Binary Search Trees
Contents
Binary Search Tree ADT
A binary search tree, or BST for short, is an abstract data type that uses a tree with a branching factor of two and arranges data within the tree such that an in-order traversal processes nodes in sorted order. One of the side effects of this is that a BSTs can be easily searched for a target value and, when the BST is balanced (we'll talk about that in a bit), this can be done quickly: O(log2 n).
To meet the constraint that an in-order traversal must process nodes in sorted order, a defining characteristic of a BST is that considering any node x in the tree with a data value d, all the values stored within the nodes of x's left child's subtree must be less than or equal to v, and all the values stored within the nodes of x's right child's subtree must be greater than or equal to v. For example, consider the BST in \ref.
We will consider the following operations for BSTs:
Operation name | Description |
---|---|
isEmpty() | Return whether or not the BST is empty |
size() | Return the number of items in the BST |
insert(item) | Adds an item to the tree |
remove(item) | Removes a node matching the item from the tree |
contains(item) | Checks if the tree contains the given item and returns it if it does |
preOrderTraverse(function) | Performs a pre-order traverse of the tree, applying the given function to each node |
postOrderTraverse(function) | Performs a post-order traverse of the tree, applying the given function to each node |
inOrderTraverse(function) | Performs a in-order traverse of the tree, applying the given function to each node |
Understanding the operations
The key to understanding BSTs operations is not in terms of whether they are implemented using linked tree nodes or arrays (though we'll be focusing on the former), but rather understanding the operations on a visualization of the tree. In this section, we'll go through each operation and consider how it works.
isEmpty() and size()
These two are similar to the other ADTs we've seen—size()

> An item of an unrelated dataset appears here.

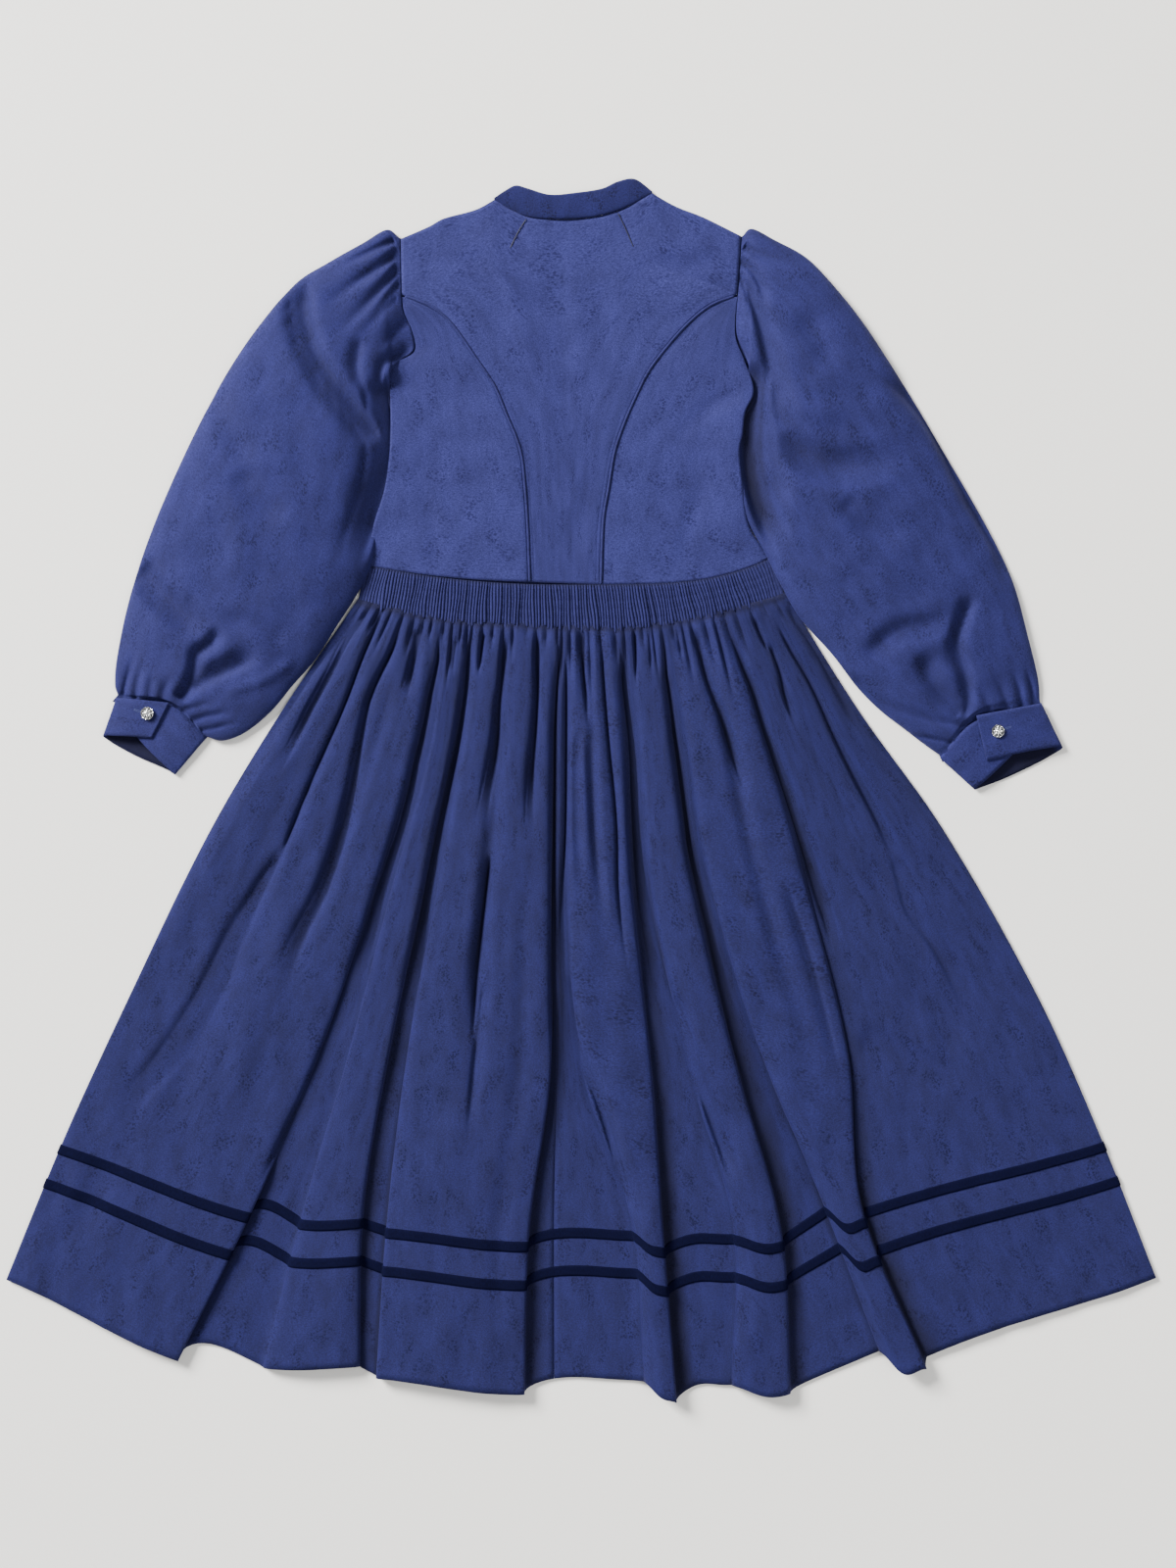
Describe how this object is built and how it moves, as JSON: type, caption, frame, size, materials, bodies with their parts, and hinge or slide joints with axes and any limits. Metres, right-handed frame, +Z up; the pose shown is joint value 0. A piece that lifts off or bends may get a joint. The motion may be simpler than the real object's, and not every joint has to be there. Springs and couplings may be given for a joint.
{
  "type": "long-sleeved dirndl",
  "caption": "Long-sleeved dirndl in blue-violet figured wool, laid flat with its back up: piped princess seams, gauged waist, full gathered skirt with velvet ribbons, puffed sleeves and buttoned cuffs.",
  "frame": {"origin": "middle of the garment's outline, on the surface it lies on", "axes": "+Z up out of the surface, +Y towards the neck, +X towards the right sleeve as seen from above"},
  "size_m": [1.2312, 1.3078, 0.026],
  "materials": {
    "wool": "matte",
    "gauging": "matte",
    "piping": "matte",
    "velvet": "matte",
    "button": "satin"
  },
  "bodies": {
    "root": {"back_centre": "wool", "back_side_left": "wool", "back_side_right": "wool", "front_left": "wool", "front_right": "wool", "piping_left": "piping", "piping_right": "piping", "collar_back": "wool", "collar_front": "wool", "gauging_back": "gauging", "gauging_front": "gauging", "skirt_back_left": "wool", "skirt_back_right": "wool", "skirt_front": "wool", "ribbon_upper": "velvet", "ribbon_lower": "velvet", "sleeve_left": "wool", "sleeve_right": "wool", "cuff_left": "wool", "cuff_right": "wool", "button_left": "button", "button_right": "button"}
  },
  "joints": []
}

reports the tree size, which is a data member that is updated any time an item is added or removed from the tree, and isEmpty()
reports whether size == 0
.
insert(item)
Recall that a key property of BSTs is that for any node in the tree, all the values in the left child's subtree are less than or equal to the value stored at the node, while all the values in the right child's subtree are greater than or equal to the value stored at the node. That means that given a new item, we need to check it against the current node's value v: if the item is less than v, then we insert the item into the left subtree; otherwise, we insert it into the right subtree. Notice that this is the beginning of a recursive solution! Here's what it looks like in pseudo code:
insert(item): if root doesn't exist (i.e., isEmpty()): set root to a new node with item as the data else: insertHelper(item, root) insertHelper(item, node): if item < node's data: if node has leftChild: insertHelper(item, leftChild) else: set leftChild to a new node with item as the data else: if node has rightChild: insertHelper(item, rightChild) else: set rightChild to a new node with item as the data
Here's an example of running that code to add the number 8 to a BST. The original tree is on the left, and the tree after the insertion is on the right. The orange nodes are nodes that were examined, and the green node is the one that was created:
remove(item)
Unlike what we saw with the List, Stack, and Queue ADTs where removing an item involved an explicit or implicit position (e.g., remove(pos)

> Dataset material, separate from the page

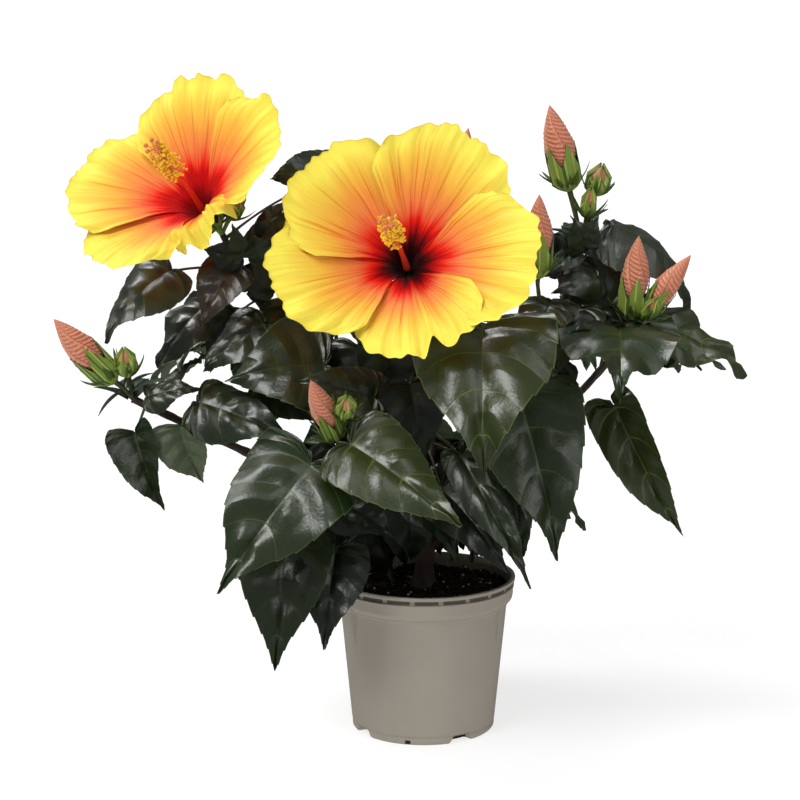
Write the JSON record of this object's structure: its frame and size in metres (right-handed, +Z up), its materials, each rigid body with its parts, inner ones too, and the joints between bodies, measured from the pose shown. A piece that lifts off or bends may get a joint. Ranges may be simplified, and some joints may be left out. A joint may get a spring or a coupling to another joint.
{
  "type": "potted hibiscus shrub",
  "caption": "Young flowering hibiscus shrub with large five-petalled blooms, pointed buds and glossy toothed leaves, standing in a tapered plastic nursery pot.",
  "frame": {"origin": "centre of the flat underside of the pot", "axes": "+Z up, -Y towards the side with the large front bloom, +X to the right of it"},
  "size_m": [0.4445, 0.2892, 0.4205],
  "materials": {
    "pot": "satin",
    "soil": "matte",
    "bark": "matte",
    "petal": "satin",
    "bud": "satin",
    "leaf": "gloss"
  },
  "bodies": {
    "root": {"pot": "pot", "soil": "soil", "trunk": "bark", "bough_left_low": "bark", "bough_left_high": "bark", "bough_centre": "bark", "bough_front": "bark", "bough_right_high": "bark", "bough_right": "bark", "bough_right_low": "bark", "bough_back_left": "bark", "bough_back": "bark", "bough_back_right": "bark", "bloom_front": "petal", "bloom_left": "petal", "buds_left_tip": "bud", "buds_front": "bud", "buds_top_right": "bud", "buds_right": "bud", "buds_back": "bud", "bud_beside_bloom": "bud", "bud_behind_bloom": "bud", "leaves_left_tip_hanging": "leaf", "leaves_left_tip_small": "leaf", "leaves_left_under": "leaf", "leaves_left_inward": "leaf", "leaves_left_inner": "leaf", "leaves_left_inner_high": "leaf", "leaves_left_mid": "leaf", "leaves_left_red": "leaf", "leaves_left_far": "leaf", "leaves_between_blooms": "leaf", "leaves_under_left_bloom": "leaf", "leaves_front_low_left": "leaf", "leaves_front_low_left_under": "leaf", "leaves_front_hanging": "leaf", "leaves_front_shade": "leaf", "leaves_front_low_right": "leaf", "leaves_front_back_of_bud": "leaf", "leaves_centre_wide": "leaf", "leaves_centre_shade": "leaf", "leaves_centre_hanging": "leaf", "leaves_right_drooping": "leaf", "leaves_right_large": "leaf", "leaves_right_hanging": "leaf", "leaves_right_broad": "leaf", "leaves_right_glossy": "leaf", "leaves_right_behind": "leaf", "leaves_right_far": "leaf", "leaves_right_arching": "leaf", "leaves_bloom_right_low": "leaf", "leaves_back_low_left": "leaf", "leaves_back_far_left": "leaf", "leaves_back_top_left": "leaf", "leaves_back_low": "leaf", "leaves_back_mid": "leaf", "leaves_back_top": "leaf", "leaves_back_low_right": "leaf", "leaves_back_far_right": "leaf", "leaves_back_top_right": "leaf"}
  },
  "joints": []
}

for List), tree's don't have positions or indexes. So, when we want to remove something, we have to specify the data itself. For example, if we have a BST that stores the numbers {5, 6, 10, 15}, and we want to remove the 10, then we need to invoke remove(10)

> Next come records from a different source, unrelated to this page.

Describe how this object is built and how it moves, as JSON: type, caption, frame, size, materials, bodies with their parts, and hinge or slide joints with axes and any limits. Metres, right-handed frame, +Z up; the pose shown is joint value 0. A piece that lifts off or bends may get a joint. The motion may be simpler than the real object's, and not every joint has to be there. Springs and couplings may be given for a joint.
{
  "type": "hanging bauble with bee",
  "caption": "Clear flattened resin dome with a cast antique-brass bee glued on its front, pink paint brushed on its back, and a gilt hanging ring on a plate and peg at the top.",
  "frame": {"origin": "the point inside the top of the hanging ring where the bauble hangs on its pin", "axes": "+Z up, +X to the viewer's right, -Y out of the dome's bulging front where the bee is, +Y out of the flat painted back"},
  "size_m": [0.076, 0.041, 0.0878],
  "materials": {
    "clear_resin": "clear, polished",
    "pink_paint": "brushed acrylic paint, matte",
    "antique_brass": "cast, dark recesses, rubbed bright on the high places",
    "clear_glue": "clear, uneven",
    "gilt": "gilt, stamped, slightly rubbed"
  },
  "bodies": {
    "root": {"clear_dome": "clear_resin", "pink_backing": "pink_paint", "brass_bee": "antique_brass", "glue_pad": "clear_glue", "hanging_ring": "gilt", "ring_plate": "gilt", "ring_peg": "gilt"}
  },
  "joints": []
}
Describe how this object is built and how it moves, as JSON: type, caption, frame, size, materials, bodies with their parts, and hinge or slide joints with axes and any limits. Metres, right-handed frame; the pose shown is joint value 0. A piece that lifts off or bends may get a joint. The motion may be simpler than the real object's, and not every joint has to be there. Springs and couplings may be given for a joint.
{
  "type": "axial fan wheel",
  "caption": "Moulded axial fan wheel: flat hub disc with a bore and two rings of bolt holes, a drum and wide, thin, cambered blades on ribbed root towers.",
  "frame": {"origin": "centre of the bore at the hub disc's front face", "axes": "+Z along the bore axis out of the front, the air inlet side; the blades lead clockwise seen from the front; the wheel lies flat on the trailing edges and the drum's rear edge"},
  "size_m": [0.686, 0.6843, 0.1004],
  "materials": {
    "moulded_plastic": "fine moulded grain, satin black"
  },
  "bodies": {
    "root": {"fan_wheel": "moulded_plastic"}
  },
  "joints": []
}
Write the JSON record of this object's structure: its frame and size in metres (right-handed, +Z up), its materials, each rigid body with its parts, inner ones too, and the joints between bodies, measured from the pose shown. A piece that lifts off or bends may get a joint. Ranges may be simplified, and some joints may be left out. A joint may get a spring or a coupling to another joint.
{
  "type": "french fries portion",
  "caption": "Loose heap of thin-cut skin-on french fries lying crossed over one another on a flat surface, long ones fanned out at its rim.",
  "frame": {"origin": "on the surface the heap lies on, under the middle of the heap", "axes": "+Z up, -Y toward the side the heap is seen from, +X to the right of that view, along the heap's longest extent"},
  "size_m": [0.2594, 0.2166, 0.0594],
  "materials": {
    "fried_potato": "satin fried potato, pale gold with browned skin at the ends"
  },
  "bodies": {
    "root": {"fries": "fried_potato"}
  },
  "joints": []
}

. If a BST stores the strings {"Monday", "Tuesday", "Wednesday", "Thursday"} and we want to remove "Wednesday", then we invoke remove("Wednesday")
.
The remove operation is pretty ugly for BSTs. The main challenge stems from the fact that a node can have up to two children. So if you remove a node from the tree, what do you do with it's children? And don't forget, we have to maintain the property that the left child's subtree must contain values less than or equal to the node, and the right child's subtree must contain values greater than or equal to the node. It turns out there are three special cases when it comes to removing a node:
- the node has no children (it's a leaf)
- the node has exactly one child
- the node has two children
The first case is the easiest to deal with—we just unlink the node from its parent and delete the node. Here's an example of removing the leaf node with the value 7 from a BST:
The second case is also pretty easy. We can take the node's only existing child and link it to the node's parent, then delete the node. Heres an example removing a node with the value 4 and a single child. The node with value 3 (whose former location is indicated by the grayed out node) takes the spot that 4 use to hold.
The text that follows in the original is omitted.